Born in London, Ann Thwaite spent the war years in New Zealand, returning to complete her education at Queen Elizabeth’s, Barnet, and St Hilda’s College, Oxford. She has lived in Tokyo, Benghazi and Nashville, Tennessee. She has lectured in many countries, but most of her life has been spent as a writer, and she is now settled in Norfolk with her husband, the poet Anthony Thwaite. She is an Oxford D.Litt., and a Fellow of the Royal Society of Literature. She is an Honorary Fellow of Roehampton University (National Centre for Research into Children’s Literature) and has an honorary doctorate from the University of East Anglia.
For forty years Ann Thwaite wrote children’s books, including The Camelthorn Papers (1969), translated into Japanese and Greek, Tracks, a New Zealand story, and a much-loved picture book, Gilbert and the Birthday Cake. Jan Mark included her story Feeding the Cats in the Oxford Book of Children’s Stories (1993). She reviewed children’s books, mainly in the Times Literary Supplement, for many years, and ran a library for local children in her home.

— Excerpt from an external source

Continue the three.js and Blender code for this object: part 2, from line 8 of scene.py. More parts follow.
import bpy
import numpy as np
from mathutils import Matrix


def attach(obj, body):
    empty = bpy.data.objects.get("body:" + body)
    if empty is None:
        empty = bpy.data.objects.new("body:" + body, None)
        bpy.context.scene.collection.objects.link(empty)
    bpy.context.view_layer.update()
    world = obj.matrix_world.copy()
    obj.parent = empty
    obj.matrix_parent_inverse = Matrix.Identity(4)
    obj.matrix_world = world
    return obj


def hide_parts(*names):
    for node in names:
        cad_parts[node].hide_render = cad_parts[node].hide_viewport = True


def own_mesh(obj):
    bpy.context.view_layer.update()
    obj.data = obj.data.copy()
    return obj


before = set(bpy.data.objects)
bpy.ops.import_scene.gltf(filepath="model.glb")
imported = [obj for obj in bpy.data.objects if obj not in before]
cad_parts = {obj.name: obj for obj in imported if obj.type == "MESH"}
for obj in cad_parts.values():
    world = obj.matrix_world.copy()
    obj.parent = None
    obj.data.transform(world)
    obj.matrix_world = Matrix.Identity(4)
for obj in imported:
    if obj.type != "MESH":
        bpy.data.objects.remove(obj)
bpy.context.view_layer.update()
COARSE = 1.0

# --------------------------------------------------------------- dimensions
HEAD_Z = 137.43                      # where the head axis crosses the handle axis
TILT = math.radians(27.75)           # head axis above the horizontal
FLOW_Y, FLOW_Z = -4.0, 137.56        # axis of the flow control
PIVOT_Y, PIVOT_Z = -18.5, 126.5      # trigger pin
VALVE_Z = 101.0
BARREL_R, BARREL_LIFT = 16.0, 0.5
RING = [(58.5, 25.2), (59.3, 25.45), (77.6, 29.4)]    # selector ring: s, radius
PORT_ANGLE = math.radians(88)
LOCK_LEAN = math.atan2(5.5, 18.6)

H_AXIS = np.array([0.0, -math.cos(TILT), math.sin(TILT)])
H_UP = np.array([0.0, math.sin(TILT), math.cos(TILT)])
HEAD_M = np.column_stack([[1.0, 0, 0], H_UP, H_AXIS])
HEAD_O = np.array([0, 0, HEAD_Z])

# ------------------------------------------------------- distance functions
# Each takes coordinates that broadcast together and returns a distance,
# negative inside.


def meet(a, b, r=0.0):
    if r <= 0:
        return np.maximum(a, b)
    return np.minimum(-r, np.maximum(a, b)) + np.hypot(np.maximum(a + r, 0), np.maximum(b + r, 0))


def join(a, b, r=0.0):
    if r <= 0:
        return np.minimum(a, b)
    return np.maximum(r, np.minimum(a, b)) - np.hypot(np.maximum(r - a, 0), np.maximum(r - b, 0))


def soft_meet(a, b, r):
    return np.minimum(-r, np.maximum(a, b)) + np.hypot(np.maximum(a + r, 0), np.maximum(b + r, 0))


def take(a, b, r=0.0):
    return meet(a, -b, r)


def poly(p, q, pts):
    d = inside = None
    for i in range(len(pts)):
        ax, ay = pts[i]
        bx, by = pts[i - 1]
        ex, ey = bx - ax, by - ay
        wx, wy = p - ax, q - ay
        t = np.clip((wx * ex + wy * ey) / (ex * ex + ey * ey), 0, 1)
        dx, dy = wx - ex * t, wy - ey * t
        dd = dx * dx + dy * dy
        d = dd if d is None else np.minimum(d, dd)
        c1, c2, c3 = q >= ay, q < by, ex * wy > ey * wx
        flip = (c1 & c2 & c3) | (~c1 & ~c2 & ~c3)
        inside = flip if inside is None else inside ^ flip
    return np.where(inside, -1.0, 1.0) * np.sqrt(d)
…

The Brilliant Career of Winnie-the-Pooh, a scrapbook off-shoot of her Milne biography, was published on both sides of the Atlantic in 1992. She edited (1968-1975) Allsorts, an annual collection which included new work for children by such writers as Michael Frayn, James Fenton, Penelope Lively and William Trevor.
My Oxford
(1977) contained memories of their time there by writers including John Mortimer, Antonia Fraser and Martin Amis. Her edition of Portraits from Life is a collection (1991) of Edmund Gosse’s essays on his friends, including Henry Jams, Robert Louis Stevenson and Thomas Hardy.